Le gouvernement a officiellement annoncé l’effectivité de l’impact de la crise économique mondiale sur le Cameroun, et la nécessité de mesures urgentes pour la relance de son économie. La surprise est donc réelle lorsque l’Etat débute par une augmentation des taxes. Les conséquences n’énumèrent. Augmentation des charges à l’importation ou à la production, augmentation du coût chez les consommateurs, baisse de la consommation, faillites des petits producteurs et avec elles des licenciements et des crises sociales majeures. Les autres critiques apportées à la solution du ministre trouvent leur fondement dans les raisons qui justifient la mesure. Le ministre a évoqué le souci de recettes de l’Etat vraie. Mais le souci de santé publique convainc moins bien. Il est vrai que l’alcool le tabac et les médicaments présentent des risques majeurs d’atteinte à la santé publique, mais en réalité pourquoi ces produits et pas les autres ? La crise du lait chinois récemment vécue dans le monde n’avait trait ni à la boisson ni à l’alcool. De même en ce qui concerne l’alcool et le tabac, les contrefaçons existantes dans le monde touchent en général la protection du label ou de la fiscalité mais pas vraiment la santé car au Cameroun une cigarette étiquetée pourrait tuer autant qu’une cigarette non étiquetée.

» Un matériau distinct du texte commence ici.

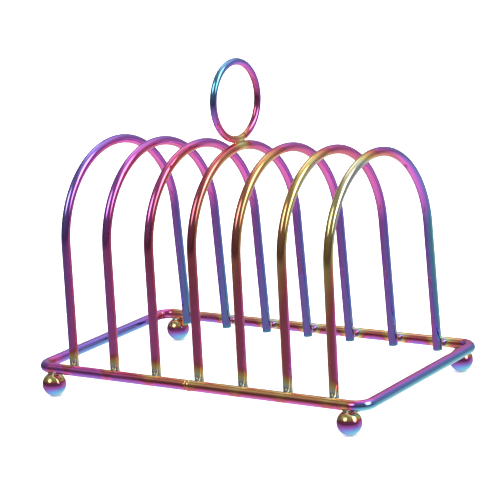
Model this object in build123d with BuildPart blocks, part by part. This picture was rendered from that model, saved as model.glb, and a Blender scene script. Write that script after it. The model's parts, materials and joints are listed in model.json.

La vérité est que les trois produits visés sont pour le moment ceux dont la consommation est restée stable lorsqu’elle ne s’est pas accrue. les analystes se sont demandés enfin si pour les produits d’importation il faudra aussi étiqueter alors même que certains de ces produit sont commercialisés par des producteur internationaux et nationaux à la réputation irréprochable comme par exemple la Centrale d’approvisionnement en Médicaments Essentiels (CENAME). Enfin la remarque est faite quant au fait que les sanctions assorties ne sont pas prévues par la loi, et la proposition du ministre de détruire les produits non étiquetés est anticonstitutionnelle. D’une part on ne règle pas tout avec les ordonnances, et d’autre part les questions relatives aux finances publiques et aux sanctions relèvent en temps normal de la loi.
La mesure s’appliquera à coup sûr, mais loin d’être une solution elle risque de constituer un risque majeur d’une nouvelle inflation surtout si elle se généralise, ce dont l’économie du Cameroun n’a absolument pas besoin.